After four years of defensive strategy in the House, conservatives can finally assume the offense. With their newfound control they can begin to dismantle, defund, and ultimately repeal the Obamacare legislation. Democrats will be forced to defend 21 Senate seats in 2012, with four to eight seats already looking shaky. No matter the final outcome, after the elections of 2010, Democrats will be stepping lightly in their response to whatever legislation the conservative wing of the House throws at them.
Don’t assume that the GOP will receive carte blanche. The Tea Party wants nothing to do with the likes of Karl Rove or the RNC which has become a laughing stock under the leadership of Michael Steele. These old institutions are the same ones that led America into unabashed nation building, which has continued under the Obama administration.
The New York Times’ Robert Pear quotes GOP Whip Eric Cantor as saying, “If all of Obamacare cannot be immediately repealed, then it is my intention to begin repealing it piece by piece, blocking funding for its implementation and blocking the issuance of the regulations necessary to implement it.”
In 2012, Democratic senators from states like Nebraska, Florida, Wisconsin, Virginia, Pennsylvania, Montana, and Missouri will have to defend their voting records. All voted for Obamacare. All voted for TARP. All voted for the Stimulus package. The GOP is not off the hook. Look for major primary challenges to Olympia Snowe from Maine, and possibly Orrin Hatch who saw his Senate colleague from Utah, Bob Bennett ousted from his seat in a hard fought 2010 primary.
Even more important than their voting records in 2012, may be the Tea Party’s newfound organization. There are now masses of people in each state with conservative ideology, motivation, and organization on their side. That’s a potent mix going into 2012. Don’t expect the Tea Party wave to subside at anytime during America’s most radical administration’s tenure.
The master of numbers, Michael Barone, writes on Realclearpolitics.com that the GOP will also get help from redistricting. The GOP picked up 125 state senate seats and 550 state house of representatives seats. That’s a tidal wave to be sure. Barone writes that “Republicans look to have a bigger advantage in this redistricting cycle than they’ve ever had before.” The new balance of power in state assemblies, along with the massive number of GOP governors elected will generate a number of House pickups in 2012 to go along with probable GOP pickups in the Senate.
The job of the Tea Party folk is to make sure those pick ups are conservatives, not big spending, war mongering, neocon RINOs whose only goal is to reshape the world in America’s image, or help out their buddies in certain special interest groups.

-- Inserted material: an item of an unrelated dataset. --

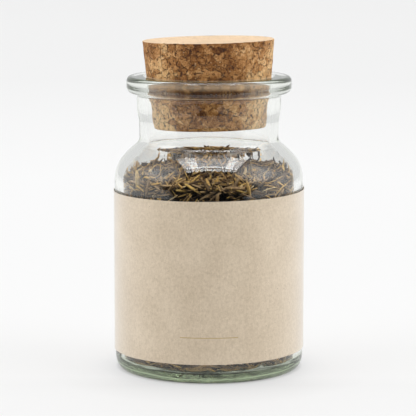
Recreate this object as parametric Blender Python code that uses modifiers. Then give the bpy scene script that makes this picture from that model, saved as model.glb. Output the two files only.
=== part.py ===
"""A corked glass spice jar filled with dried thyme.

Four pieces: the glass jar, the cork stopper wedged in its mouth, the paper label wrapped
round its body, and the heap of dried thyme leaves inside. Metres, +Z up, with the origin
at the middle of the ring that the jar stands on and -Y towards the front of the label.
"""

import math
import random

import bmesh
import bpy
from mathutils import Euler, Matrix, Vector

MM = 0.001

# Glass jar, in millimetres
BODY_RADIUS = 30.0
WALL = 2.7
HEEL_RUN = 2.4
HEEL_RISE = 4.2
FOOT_INNER_RADIUS = 25.0
PUSH_UP = 1.5
FLOOR_EDGE_Z = 2.8
FLOOR_CENTRE_Z = 3.5
FLOOR_CORNER_RADIUS = 1.4
SHOULDER_Z = 60.4
NECK_RADIUS = 22.1
NECK_TOP_RADIUS = 22.85
NECK_STEP_Z = 80.0
BORE_RADIUS = 19.35
SEAT_Z = 82.4
SEAT_RADIUS = 18.8
RIM_Z = 93.1
MOUTH_RADIUS = 20.15
BEAD_RADIUS = 26.1
BEAD_TOP_ROUND = 1.5
BEAD_BOTTOM_ROUND = 1.9
BEAD_BOTTOM_Z = 87.8
JAR_SIDES = 48

# Cork stopper, in millimetres
CORK_TOP_RADIUS = 20.85
CORK_MOUTH_RADIUS = 19.85
CORK_BOTTOM_RADIUS = 17.45
CORK_LENGTH = 27.4
CORK_ABOVE_RIM = 11.4
CORK_EDGE = 0.4
CORK_LEAN_DEG = (-0.8, -1.1)

# Paper label, in millimetres
LABEL_GAP = 0.2
LABEL_THICKNESS = 0.25
LABEL_BOTTOM_Z = 6.4
LABEL_HEIGHT = 50.8
LABEL_OPEN_DEG = 15.0
LABEL_SKEW = 0.007
LABEL_SIDES = 54

# Dried thyme, in millimetres
CLEARANCE = 0.3
CORE_RADIUS = 26.0
CORE_TOP_Z = 63.0
CORE_CROWN = 1.2
CORE_SIDES = 34
CORE_ROWS = 9
CORE_ROUGHNESS = 2.2
WALL_LEAF_ROWS = 8
WALL_LEAVES_A_ROW = 13
TOP_LEAVES = 84
LEAF_SIZES = ((11.5, 2.9, 2.0), (10.0, 2.4, 1.9), (13.0, 2.1, 1.8), (9.0, 3.0, 2.0))
GOLDEN_ANGLE = math.pi * (3 - math.sqrt(5))
SEED = 20


def clear_scene():
    """Removes whatever objects the startup file holds."""
    for obj in list(bpy.data.objects):
        bpy.data.objects.remove(obj)


def new_collection(name):
    made = bpy.data.collections.new(name)
    bpy.context.scene.collection.children.link(made)
    return made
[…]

In all this is an utter disaster for the Democratic party. It is unbelievable that Nancy Pelosi would have the gall to stand for reelection to House Minority Leader. It is also surprising that she would have any support. Pelosi is one of the least liked people in America, why would Democrats want her to represent them on the House floor for two more years? Nearly every Republican campaigned against Pelosi in 2010, and that was a very effective strategy. Why would the Democrats want to give the GOP the ability to use it again in 2012? The National Review’s Daniel Foster answers these questions, “One supposes that Pelosi’s logic is that the Democratic caucus has since the Tuesday purge of a number of Democrats in swing districts, become more — and not less — friendly to her brand of left-progressivism.”
That would be fine if Democrats assumed that progressivism was what Americans wanted. But there can be no doubt that Americans have rejected progressivism with this election.
The first order of business for the newly empowered GOP is to protect the Bush tax cuts. But to make way for continued tax cuts, Congress must cut spending. The Wall Street Journal notes that “Rand Paul, Kentucky’s newly elected GOP senator and another tea-party favorite, said he would advocate an immediate 5% across-the-board spending cut for all federal departments, including the Pentagon.” That’s a great idea. As Paul says, Washington doesn’t have a revenue problem, it has a spending problem.